INFORMATION SUPPLIED.
┄┄┄┄┄┄┄┄┄┄┄┄┄┄┄┄┄┄┄┄

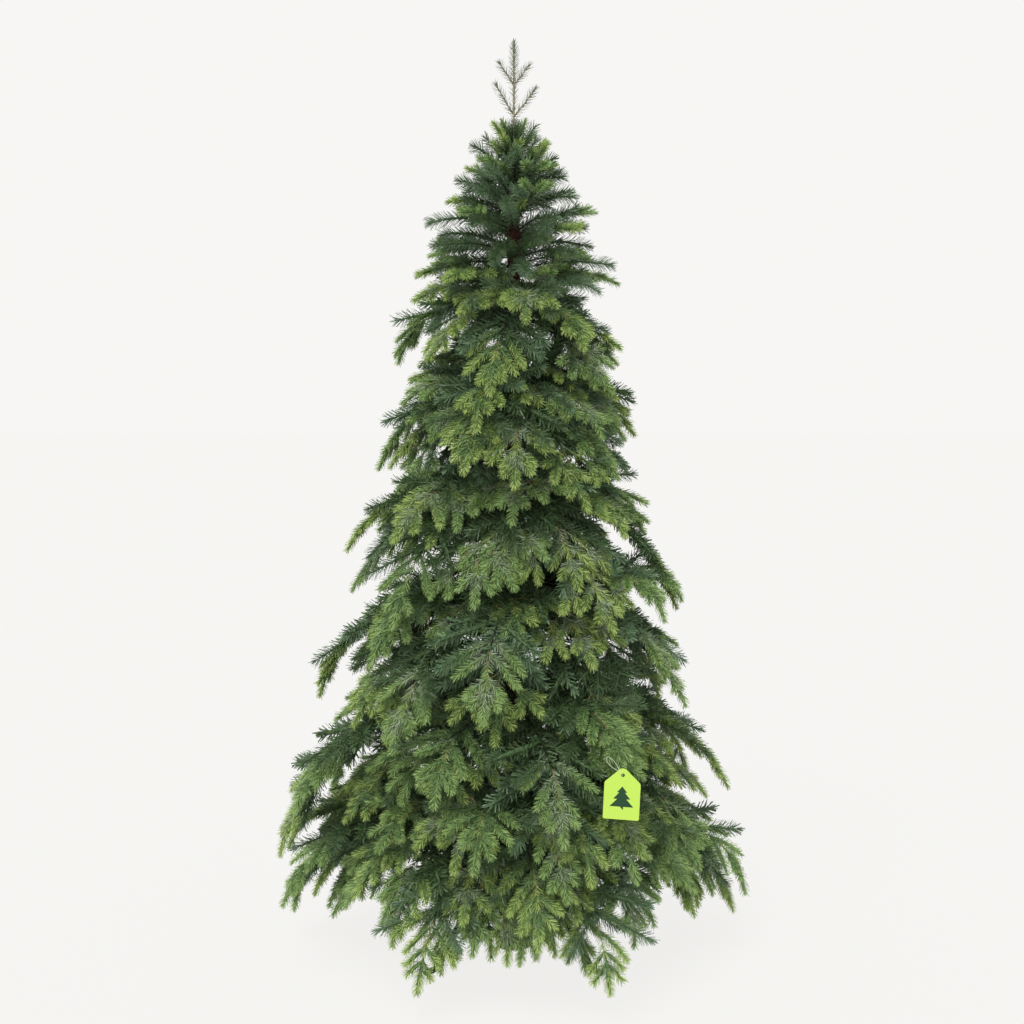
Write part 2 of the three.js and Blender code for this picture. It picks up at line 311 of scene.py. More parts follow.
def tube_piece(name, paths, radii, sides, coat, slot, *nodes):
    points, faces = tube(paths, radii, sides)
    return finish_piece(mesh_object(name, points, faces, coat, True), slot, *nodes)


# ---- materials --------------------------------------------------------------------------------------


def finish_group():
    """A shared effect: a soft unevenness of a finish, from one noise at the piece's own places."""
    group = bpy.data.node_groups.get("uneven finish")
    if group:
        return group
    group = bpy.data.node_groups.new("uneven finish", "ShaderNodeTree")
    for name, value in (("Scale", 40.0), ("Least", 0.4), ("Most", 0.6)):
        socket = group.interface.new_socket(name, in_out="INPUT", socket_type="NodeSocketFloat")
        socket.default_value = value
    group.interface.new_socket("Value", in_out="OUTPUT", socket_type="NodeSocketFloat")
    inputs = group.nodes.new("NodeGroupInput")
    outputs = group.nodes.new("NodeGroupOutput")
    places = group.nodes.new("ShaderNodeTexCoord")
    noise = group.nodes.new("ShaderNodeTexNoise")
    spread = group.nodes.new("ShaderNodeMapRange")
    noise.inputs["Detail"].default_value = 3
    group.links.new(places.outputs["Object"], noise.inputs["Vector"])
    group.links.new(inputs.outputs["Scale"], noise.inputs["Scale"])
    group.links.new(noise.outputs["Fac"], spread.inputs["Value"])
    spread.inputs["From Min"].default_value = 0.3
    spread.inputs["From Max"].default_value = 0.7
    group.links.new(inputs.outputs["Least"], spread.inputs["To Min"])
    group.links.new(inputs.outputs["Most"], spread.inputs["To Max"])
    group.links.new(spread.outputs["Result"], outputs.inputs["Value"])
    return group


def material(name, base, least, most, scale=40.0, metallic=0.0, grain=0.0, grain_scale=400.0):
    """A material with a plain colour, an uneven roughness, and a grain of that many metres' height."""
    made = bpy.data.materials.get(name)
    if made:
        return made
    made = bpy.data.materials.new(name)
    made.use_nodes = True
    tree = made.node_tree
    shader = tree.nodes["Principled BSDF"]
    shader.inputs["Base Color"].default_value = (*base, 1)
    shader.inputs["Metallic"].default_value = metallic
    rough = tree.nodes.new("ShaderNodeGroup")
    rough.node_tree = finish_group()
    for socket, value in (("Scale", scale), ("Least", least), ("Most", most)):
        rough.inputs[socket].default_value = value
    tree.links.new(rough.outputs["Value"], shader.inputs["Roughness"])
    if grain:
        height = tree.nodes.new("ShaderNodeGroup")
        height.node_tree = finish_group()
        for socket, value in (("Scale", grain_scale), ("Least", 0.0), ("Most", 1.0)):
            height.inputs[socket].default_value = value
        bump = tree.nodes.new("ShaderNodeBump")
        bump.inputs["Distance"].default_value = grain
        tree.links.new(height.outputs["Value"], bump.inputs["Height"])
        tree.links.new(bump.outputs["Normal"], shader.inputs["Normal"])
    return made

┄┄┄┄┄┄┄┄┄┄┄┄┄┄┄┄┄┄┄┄

WRITTEN EXERCISE.
Print, please, the lines above from the very first through the one that holds "True), slot, *nodes)", both included, word for word and with nothing else.

WRITTEN RESPONSE.
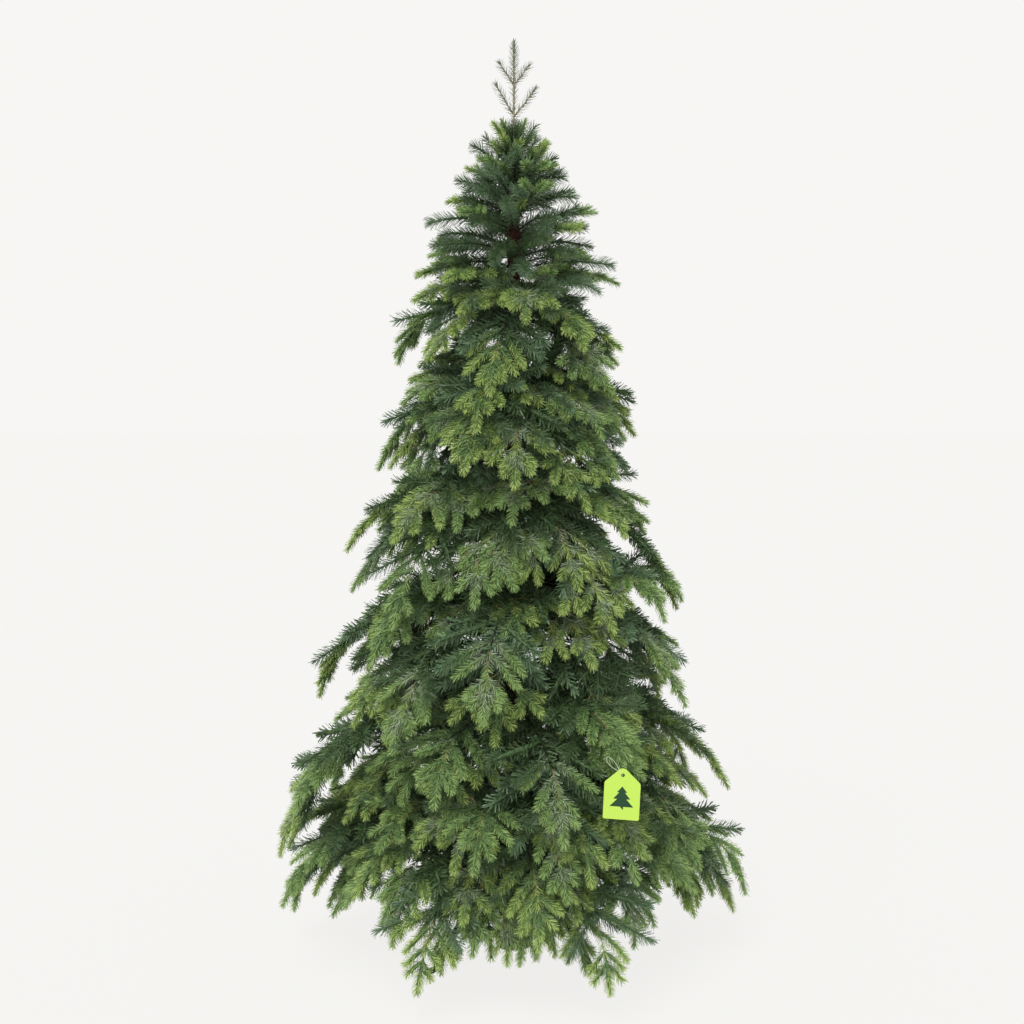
Write part 2 of the three.js and Blender code for this picture. It picks up at line 311 of scene.py. More parts follow.
def tube_piece(name, paths, radii, sides, coat, slot, *nodes):
    points, faces = tube(paths, radii, sides)
    return finish_piece(mesh_object(name, points, faces, coat, True), slot, *nodes)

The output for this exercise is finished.